The Shanghai Composite (SHCOMP) and the Hang Seng Index (HSI) initially rallied on the data, on the prospects of further monetary policy easing. But China has already eased monetary policy significantly and stepped up its fiscal spending, any rally based on a further increase seems inevitably short-lived.

Japan was also privy to a bad set of inflation data as well. Japanese PPI declined 3.9%, its lowest reading since 2009 and its sixth consecutive month of decline. Undoubtedly, the significant decline in commodity prices in recent times have contributed to PPI deflation. But this will be taken as another piece of evidence arguing for an extension of the Bank of Japan’s (BoJ) Quantitative and Qualitative Easing (QQE) program.  The yen budged very little in the tightly traded band of 119.5 to 120.5 as global risk-off sentiment continued to see strong safe-haven yen buying.

The Nikkei, however, did not take the news well, immediately dropping 1.4% from the open and breaking through the key technical level of 18000. Energy stocks were the worst performers off the back of the further declines in oil overnight.


The ASX sold off sharply at the open, quickly dropping to 5163 within the first two hours of trading. The poor performance by commodities and US markets overnight and nervousness about the Chinese inflation release prompted the heavy initial selling. Although the market did seem to turn this around in afternoon trade as the prospects of further Chinese monetary easing boosted most Asia-Pacific equity markets.

With renewed weakness seen in commodities and oil overnight, the materials and energy sector continued to see heavy selling today. The energy sector was down 3%, with Santos and Origin hit particularly hard, declining 6.3% and 7.4%, respectively. While the materials sector fell 0.6%, with a worse decline halted by strong performances from gold-miner Northern Star Resources (+4.2%) and White Haven Coal (+4.8%).

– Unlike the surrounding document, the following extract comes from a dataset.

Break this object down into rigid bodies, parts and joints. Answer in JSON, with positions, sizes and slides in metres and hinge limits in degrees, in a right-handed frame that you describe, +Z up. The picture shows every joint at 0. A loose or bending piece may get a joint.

The big news on the ASX today was Westpac’s (WBC) $3.5 billion cash raising and 20 basis point increase to investor and owner occupier home loans. Westpac was in a trading halt today, but the other three big banks flip-flopped between positive and negative territory today. If the other banks follow Westpac’s lead in increasing their home loan rates, then the Reserve Bank of Australia (RBA) will have considerable leeway for cutting rates in the next six months. The RBA has made clear its concerns about a growing bubble in certain parts of the Australian housing market. The Big Four banks have been steadily increasing the costs of housing loans as they pass on the necessary increase in capital holdings from 16% to 25% in line with the Australian Prudential Regulation Authority’s (APRA) regulations. This means the concerns over housing market related financial instability from lower interest rates have been lowered, meaning that Australia’s steadily slowing economy could be boosted by another 25-50 basis points of rate cuts in the next six months.

Banking stocks rose 0.2%, with Macquarie being the biggest drag on the sector falling 0.7%.